What needs to be done: Set down the listing below verbatim, but only from its first line through the line containing "if empty is".

Information provided:
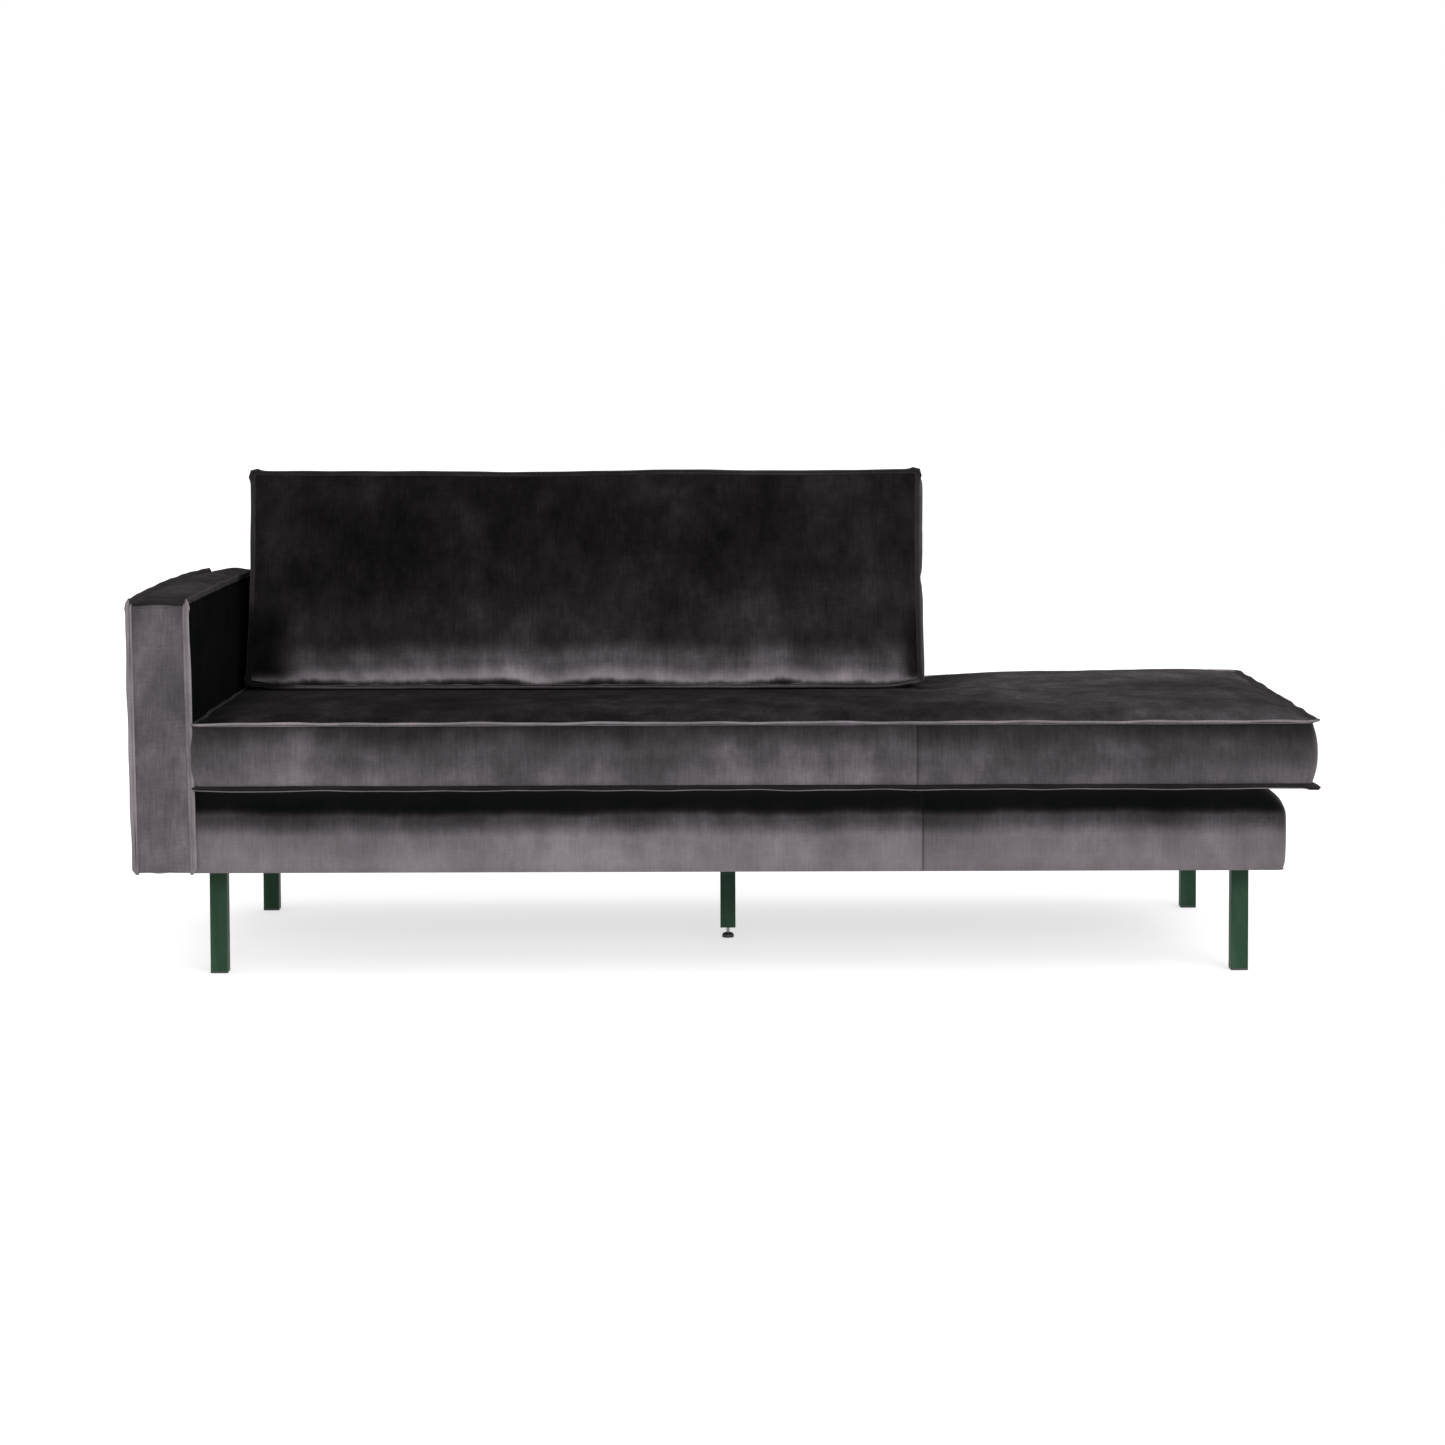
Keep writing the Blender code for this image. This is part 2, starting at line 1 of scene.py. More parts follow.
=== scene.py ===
"""The looks of the velvet daybed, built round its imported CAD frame. Metres, +Z up, front towards -Y."""
import json
import math

import bpy
import numpy as np
from mathutils import Euler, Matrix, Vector, noise


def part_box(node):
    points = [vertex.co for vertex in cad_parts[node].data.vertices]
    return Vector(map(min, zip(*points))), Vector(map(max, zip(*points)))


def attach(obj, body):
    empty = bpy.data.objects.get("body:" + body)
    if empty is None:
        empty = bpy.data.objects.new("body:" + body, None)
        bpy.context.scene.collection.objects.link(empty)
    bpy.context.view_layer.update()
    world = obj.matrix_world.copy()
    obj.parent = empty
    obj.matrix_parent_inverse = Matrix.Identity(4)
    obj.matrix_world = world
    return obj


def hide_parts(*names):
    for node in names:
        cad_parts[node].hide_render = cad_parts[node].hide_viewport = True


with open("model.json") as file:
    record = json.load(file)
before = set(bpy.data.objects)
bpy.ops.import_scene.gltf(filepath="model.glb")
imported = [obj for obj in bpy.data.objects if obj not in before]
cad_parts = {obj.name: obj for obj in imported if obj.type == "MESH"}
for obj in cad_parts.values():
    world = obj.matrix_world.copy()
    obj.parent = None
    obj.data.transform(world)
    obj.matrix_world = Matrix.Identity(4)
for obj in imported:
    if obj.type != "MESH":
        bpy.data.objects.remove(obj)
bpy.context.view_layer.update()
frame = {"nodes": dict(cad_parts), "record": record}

# ---- sizes of the sewn work ----
FIN_WIDTH = 0.0105      # the flange that stands out of every sewn edge
FIN_THICKNESS = 0.0046
FIN_ROOT = 0.003        # how deep a flange starts inside its seam
SEAT_JOIN = 0.333       # x of the sewn join in the seat cushion's front band
BASE_JOIN = 0.343       # and in the base's front
FINE_CELL = 0.0065      # cloth cells beside an edge
COARSE_CELL = 0.0165    # and in the middle of the seat's panels
SEAM_LINES = (-0.006, -0.003, -0.0015, 0.0, 0.0015, 0.003, 0.006)   # grid lines beside a sewn join
PUFF_FRAMES = 18        # how long the cushions blow up for
VELVET_TINT = (1.0, 0.885, 0.955)
SHADE_TINT = (0.50, 1.0, 0.70)      # a painted green-black cast for cloth in deep painted shade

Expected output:
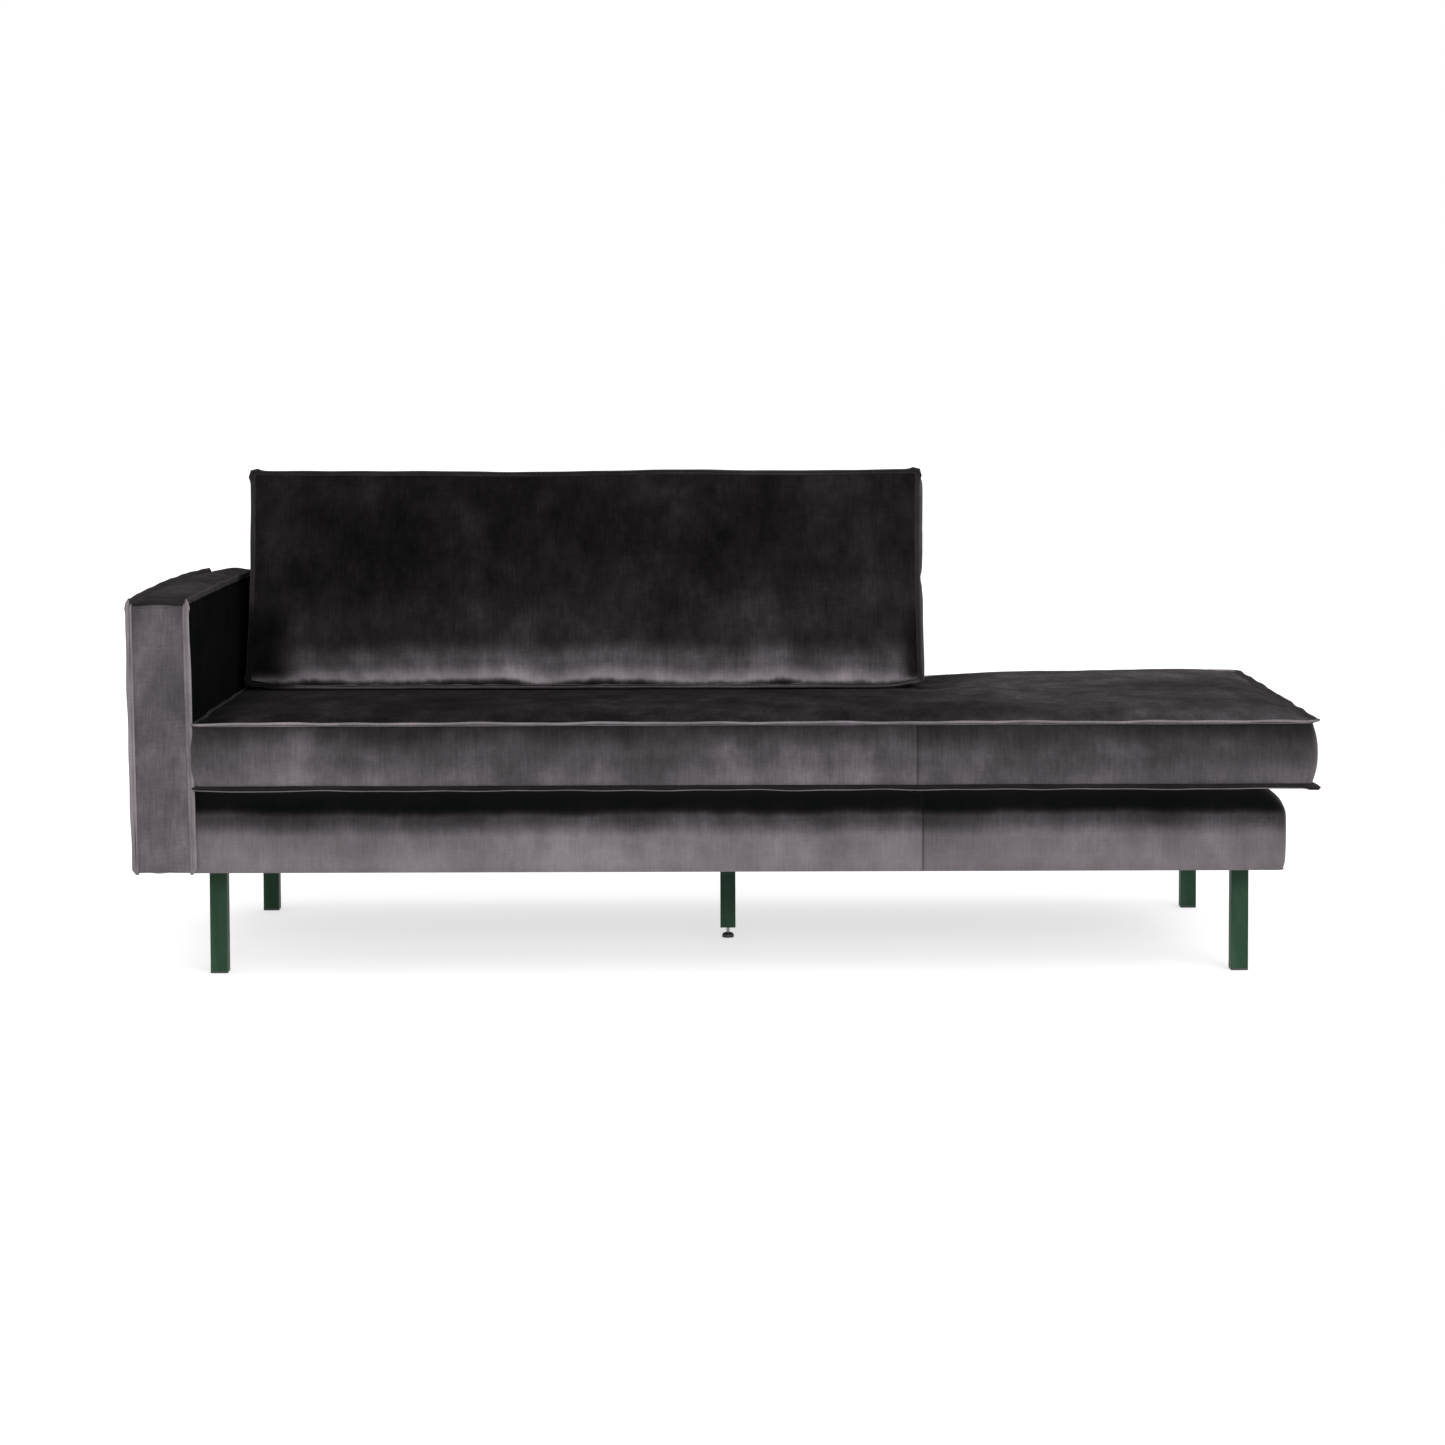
Keep writing the Blender code for this image. This is part 2, starting at line 1 of scene.py. More parts follow.
=== scene.py ===
"""The looks of the velvet daybed, built round its imported CAD frame. Metres, +Z up, front towards -Y."""
import json
import math

import bpy
import numpy as np
from mathutils import Euler, Matrix, Vector, noise


def part_box(node):
    points = [vertex.co for vertex in cad_parts[node].data.vertices]
    return Vector(map(min, zip(*points))), Vector(map(max, zip(*points)))


def attach(obj, body):
    empty = bpy.data.objects.get("body:" + body)
    if empty is None:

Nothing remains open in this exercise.